• _Data to use_:
---+---

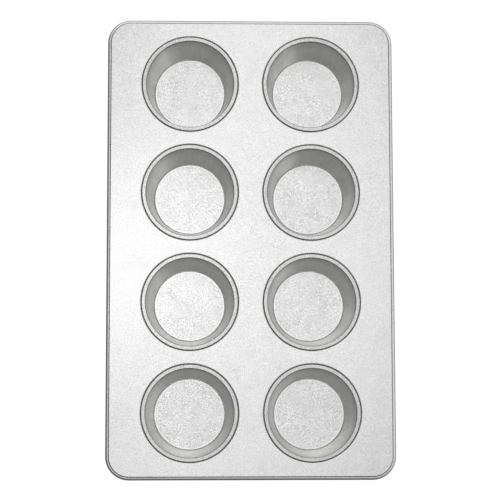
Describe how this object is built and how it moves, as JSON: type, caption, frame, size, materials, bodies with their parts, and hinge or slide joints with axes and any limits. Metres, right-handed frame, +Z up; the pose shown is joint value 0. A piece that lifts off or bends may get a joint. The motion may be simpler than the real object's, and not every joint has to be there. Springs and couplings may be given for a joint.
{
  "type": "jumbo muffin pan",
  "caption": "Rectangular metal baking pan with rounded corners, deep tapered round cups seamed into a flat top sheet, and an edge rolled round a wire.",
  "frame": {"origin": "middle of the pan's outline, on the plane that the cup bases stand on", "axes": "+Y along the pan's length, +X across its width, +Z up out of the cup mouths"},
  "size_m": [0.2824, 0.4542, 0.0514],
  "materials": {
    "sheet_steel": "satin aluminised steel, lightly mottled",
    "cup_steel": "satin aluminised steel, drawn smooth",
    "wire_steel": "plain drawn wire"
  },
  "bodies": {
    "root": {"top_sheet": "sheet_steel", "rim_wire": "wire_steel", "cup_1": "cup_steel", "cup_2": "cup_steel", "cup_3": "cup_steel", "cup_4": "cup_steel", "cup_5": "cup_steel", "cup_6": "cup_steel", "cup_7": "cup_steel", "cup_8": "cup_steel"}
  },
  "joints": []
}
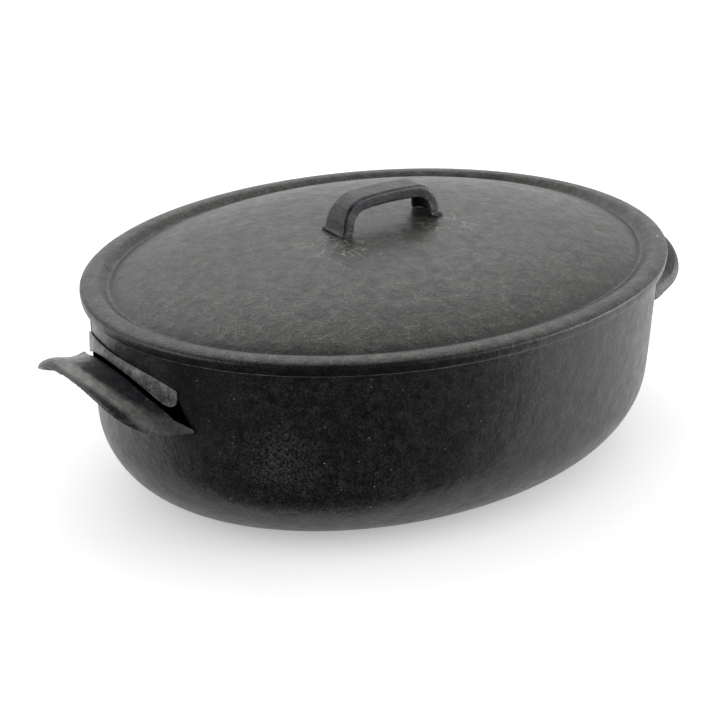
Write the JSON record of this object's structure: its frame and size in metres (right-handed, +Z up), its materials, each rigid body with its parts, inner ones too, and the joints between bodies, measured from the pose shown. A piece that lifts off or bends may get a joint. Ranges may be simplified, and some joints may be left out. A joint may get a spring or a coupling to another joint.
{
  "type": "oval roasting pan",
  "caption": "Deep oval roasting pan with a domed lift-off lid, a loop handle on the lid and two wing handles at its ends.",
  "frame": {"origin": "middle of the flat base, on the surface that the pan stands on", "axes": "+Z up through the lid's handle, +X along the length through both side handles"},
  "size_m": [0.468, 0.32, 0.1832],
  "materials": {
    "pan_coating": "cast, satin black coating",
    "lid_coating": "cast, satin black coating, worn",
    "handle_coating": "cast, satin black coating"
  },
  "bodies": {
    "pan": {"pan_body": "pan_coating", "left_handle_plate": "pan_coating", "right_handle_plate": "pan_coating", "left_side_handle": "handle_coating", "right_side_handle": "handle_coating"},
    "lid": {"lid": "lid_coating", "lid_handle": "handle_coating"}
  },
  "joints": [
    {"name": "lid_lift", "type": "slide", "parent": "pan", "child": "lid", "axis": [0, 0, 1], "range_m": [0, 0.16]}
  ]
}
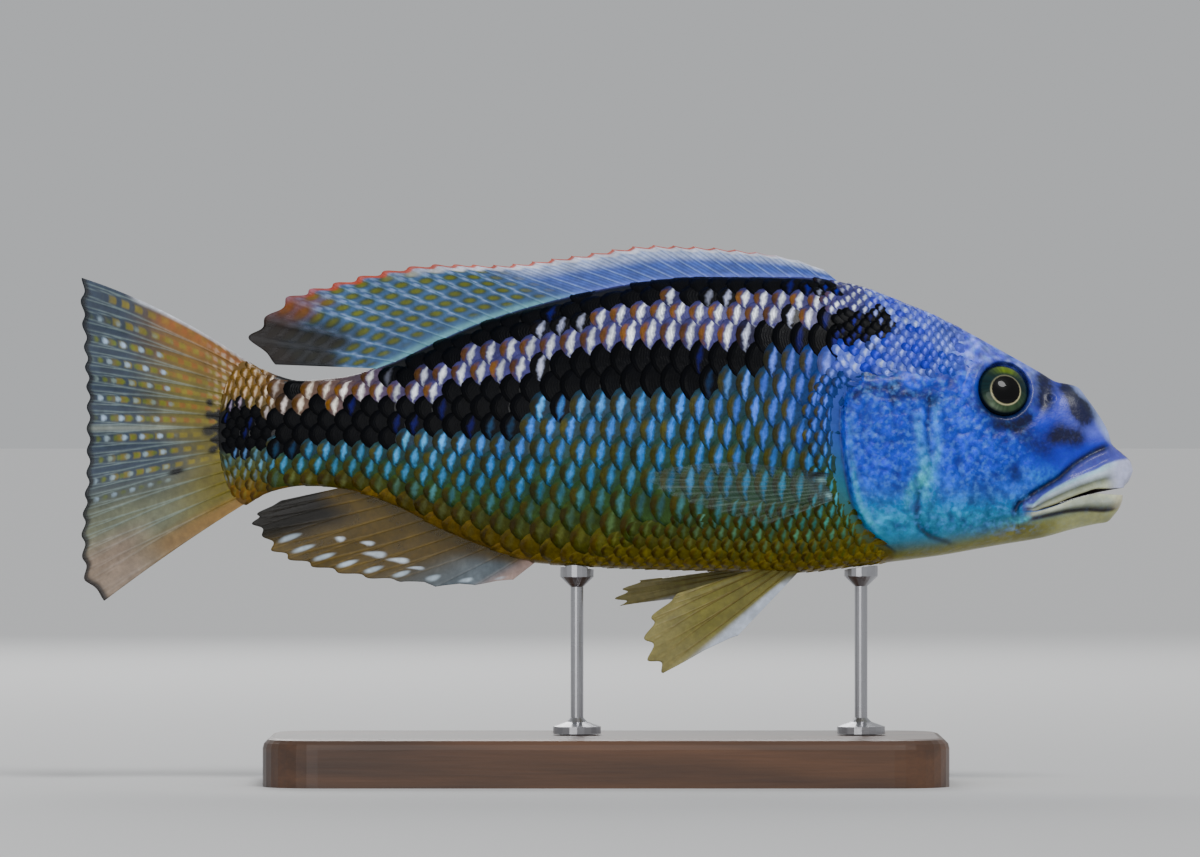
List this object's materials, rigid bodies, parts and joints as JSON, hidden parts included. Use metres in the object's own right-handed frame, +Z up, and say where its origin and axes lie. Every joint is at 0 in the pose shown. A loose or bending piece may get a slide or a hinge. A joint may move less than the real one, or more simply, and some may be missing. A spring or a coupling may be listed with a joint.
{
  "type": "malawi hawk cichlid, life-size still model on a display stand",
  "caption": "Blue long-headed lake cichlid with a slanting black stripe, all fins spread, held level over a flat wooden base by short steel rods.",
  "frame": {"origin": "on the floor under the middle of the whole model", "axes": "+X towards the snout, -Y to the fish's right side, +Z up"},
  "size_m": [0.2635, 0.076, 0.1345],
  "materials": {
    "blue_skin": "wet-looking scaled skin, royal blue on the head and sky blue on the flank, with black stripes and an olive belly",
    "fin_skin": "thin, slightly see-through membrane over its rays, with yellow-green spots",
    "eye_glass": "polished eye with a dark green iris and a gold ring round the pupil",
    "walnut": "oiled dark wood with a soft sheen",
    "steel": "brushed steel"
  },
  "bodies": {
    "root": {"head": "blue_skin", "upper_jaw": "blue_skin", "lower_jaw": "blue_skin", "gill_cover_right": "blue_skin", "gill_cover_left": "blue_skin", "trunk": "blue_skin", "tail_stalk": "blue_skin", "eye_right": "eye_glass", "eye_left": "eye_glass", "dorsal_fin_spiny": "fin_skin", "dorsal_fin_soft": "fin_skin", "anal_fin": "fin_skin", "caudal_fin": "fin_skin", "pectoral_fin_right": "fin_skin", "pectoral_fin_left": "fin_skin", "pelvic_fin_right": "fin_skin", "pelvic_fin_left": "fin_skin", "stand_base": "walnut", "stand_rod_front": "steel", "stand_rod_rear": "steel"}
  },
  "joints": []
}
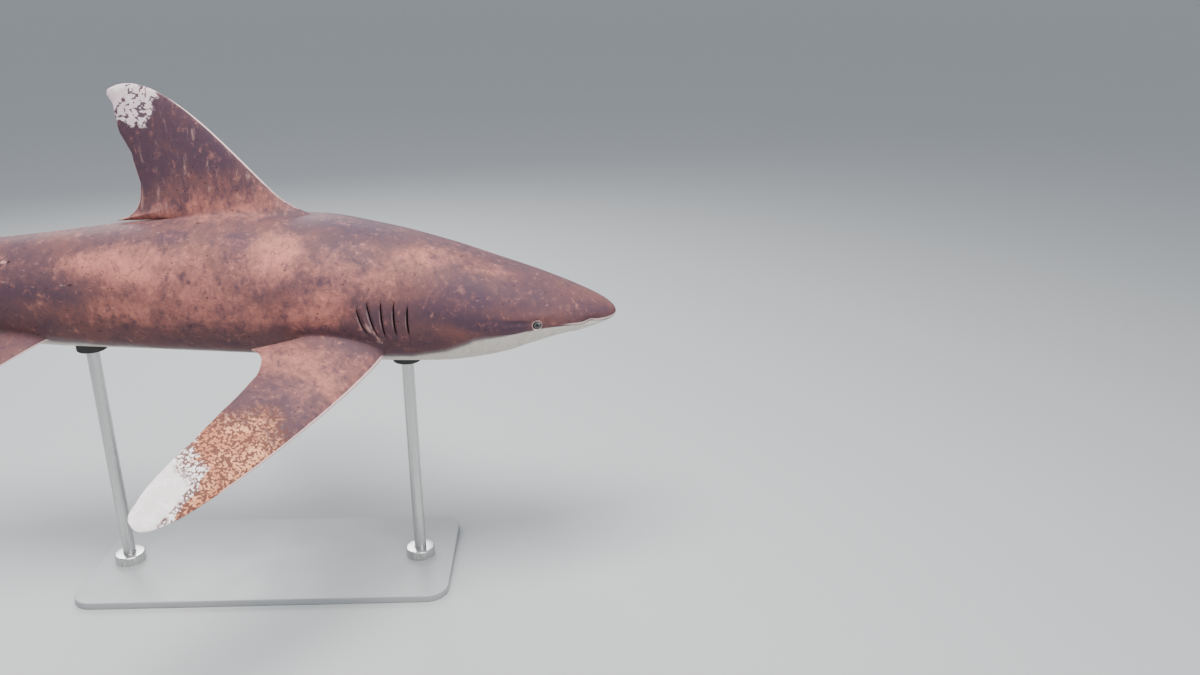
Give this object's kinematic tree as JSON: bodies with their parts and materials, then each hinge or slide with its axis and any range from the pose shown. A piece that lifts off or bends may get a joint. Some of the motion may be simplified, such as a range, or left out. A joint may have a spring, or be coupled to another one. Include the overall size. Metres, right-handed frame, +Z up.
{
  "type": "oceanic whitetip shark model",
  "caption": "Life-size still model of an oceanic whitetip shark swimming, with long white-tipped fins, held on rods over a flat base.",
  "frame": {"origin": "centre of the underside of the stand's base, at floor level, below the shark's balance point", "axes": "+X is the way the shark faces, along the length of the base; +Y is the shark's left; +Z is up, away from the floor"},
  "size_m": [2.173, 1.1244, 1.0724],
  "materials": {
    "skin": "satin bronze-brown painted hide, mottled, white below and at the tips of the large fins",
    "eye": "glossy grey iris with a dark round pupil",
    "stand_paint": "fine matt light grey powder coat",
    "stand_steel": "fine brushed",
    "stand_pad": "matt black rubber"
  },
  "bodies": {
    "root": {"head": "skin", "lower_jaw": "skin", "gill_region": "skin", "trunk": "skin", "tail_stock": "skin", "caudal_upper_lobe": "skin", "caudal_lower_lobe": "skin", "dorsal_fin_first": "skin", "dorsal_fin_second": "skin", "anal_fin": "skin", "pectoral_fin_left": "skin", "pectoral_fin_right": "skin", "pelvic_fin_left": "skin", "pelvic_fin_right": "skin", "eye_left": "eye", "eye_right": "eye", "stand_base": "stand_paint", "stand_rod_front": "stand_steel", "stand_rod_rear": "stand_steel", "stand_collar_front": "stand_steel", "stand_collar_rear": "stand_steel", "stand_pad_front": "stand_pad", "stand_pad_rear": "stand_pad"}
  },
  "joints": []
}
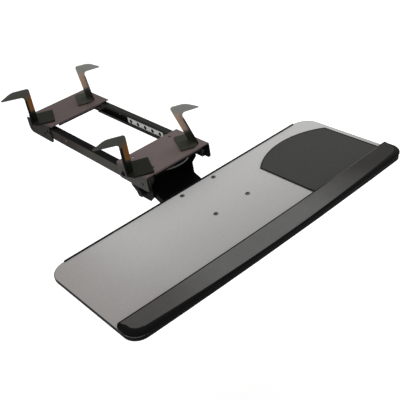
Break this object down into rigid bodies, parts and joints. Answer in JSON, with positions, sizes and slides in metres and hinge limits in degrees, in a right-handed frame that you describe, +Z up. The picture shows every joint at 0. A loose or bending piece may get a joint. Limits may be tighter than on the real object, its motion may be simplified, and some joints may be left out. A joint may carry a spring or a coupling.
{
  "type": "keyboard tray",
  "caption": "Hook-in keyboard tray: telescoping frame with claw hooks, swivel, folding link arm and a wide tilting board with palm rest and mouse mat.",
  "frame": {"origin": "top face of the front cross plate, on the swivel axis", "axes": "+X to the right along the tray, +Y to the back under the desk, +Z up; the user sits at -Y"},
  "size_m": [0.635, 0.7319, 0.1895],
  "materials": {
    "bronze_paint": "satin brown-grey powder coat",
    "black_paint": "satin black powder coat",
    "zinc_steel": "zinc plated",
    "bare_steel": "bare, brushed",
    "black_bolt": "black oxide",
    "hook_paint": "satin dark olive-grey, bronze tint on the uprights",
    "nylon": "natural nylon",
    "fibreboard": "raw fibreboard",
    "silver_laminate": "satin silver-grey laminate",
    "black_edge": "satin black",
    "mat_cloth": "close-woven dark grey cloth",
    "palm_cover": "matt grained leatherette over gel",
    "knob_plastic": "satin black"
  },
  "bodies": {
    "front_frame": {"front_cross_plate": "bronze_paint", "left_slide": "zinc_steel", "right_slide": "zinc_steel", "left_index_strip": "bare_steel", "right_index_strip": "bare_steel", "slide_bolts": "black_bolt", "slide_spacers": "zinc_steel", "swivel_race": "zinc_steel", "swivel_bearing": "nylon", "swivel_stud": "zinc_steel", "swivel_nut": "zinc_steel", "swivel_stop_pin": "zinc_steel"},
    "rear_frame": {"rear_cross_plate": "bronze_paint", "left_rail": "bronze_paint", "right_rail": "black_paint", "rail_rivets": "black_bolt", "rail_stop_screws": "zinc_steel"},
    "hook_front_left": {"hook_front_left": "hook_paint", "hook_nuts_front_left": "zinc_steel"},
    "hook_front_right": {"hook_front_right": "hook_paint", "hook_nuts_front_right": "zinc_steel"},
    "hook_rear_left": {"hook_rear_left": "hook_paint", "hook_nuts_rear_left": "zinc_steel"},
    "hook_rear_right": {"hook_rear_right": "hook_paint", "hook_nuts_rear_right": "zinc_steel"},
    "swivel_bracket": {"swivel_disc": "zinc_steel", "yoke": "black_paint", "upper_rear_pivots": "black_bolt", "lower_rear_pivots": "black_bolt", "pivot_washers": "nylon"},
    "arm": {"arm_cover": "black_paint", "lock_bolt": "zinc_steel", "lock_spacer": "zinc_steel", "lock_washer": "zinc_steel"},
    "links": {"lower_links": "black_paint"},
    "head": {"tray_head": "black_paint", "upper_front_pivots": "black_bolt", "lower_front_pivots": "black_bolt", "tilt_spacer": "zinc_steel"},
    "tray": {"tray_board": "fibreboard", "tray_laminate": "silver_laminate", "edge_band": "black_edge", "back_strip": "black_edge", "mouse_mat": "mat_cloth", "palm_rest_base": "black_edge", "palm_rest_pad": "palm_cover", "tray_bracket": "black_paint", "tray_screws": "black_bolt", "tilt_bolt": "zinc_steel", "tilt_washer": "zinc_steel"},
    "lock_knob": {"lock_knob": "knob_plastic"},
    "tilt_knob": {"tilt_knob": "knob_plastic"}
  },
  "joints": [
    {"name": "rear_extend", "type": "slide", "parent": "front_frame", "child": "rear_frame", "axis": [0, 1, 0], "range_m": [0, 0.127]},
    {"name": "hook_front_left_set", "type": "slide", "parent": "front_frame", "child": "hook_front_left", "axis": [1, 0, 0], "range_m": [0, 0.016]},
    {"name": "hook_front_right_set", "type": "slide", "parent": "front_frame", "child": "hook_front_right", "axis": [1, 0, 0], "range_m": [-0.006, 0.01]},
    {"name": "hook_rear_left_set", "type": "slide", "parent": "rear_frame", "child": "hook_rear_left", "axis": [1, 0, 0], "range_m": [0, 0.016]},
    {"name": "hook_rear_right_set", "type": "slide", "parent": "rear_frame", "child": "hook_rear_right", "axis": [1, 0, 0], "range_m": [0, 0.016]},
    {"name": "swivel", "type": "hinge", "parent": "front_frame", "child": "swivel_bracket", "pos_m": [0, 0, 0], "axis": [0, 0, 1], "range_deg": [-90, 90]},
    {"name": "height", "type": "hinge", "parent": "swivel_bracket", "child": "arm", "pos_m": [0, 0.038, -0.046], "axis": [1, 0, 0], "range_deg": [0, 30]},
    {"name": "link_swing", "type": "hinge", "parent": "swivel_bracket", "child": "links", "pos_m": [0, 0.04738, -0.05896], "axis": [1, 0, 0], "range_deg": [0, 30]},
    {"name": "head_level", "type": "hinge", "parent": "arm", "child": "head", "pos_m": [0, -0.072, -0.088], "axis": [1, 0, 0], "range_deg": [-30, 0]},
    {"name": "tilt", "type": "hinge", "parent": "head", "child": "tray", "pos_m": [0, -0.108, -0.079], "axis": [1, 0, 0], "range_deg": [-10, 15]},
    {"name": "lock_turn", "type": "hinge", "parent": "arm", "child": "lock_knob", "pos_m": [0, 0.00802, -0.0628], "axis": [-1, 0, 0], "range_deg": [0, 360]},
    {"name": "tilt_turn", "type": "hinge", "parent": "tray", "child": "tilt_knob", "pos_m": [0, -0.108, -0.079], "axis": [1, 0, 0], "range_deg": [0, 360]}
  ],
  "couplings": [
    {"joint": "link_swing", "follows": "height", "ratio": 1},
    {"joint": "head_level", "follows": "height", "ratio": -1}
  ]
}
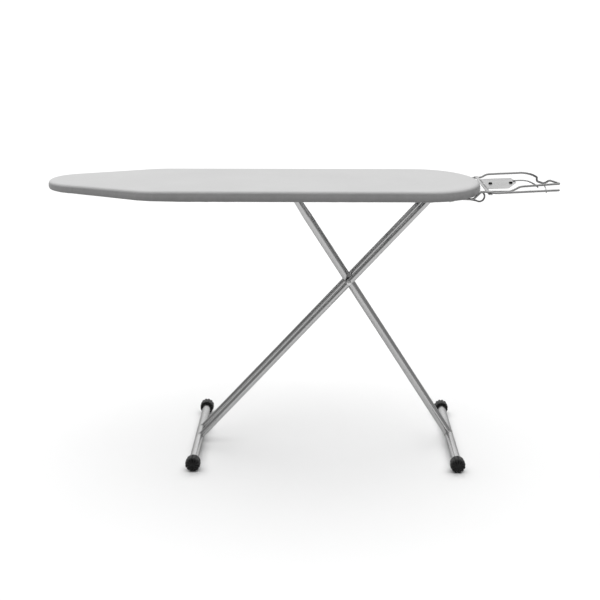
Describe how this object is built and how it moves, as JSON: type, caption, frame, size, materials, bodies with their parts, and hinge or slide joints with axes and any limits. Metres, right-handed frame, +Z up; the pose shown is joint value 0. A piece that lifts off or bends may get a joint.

---+---

• _Set exercise_:
From the material above, gather all lines that include the string "each" and copy them.

• _Written answer_:
Write the JSON record of this object's structure: its frame and size in metres (right-handed, +Z up), its materials, each rigid body with its parts, inner ones too, and the joints between bodies, measured from the pose shown. A piece that lifts off or bends may get a joint. Ranges may be simplified, and some joints may be left out. A joint may get a spring or a coupling to another joint.
Give this object's kinematic tree as JSON: bodies with their parts and materials, then each hinge or slide with its axis and any range from the pose shown. A piece that lifts off or bends may get a joint. Some of the motion may be simplified, such as a range, or left out. A joint may have a spring, or be coupled to another one. Include the overall size. Metres, right-handed frame, +Z up.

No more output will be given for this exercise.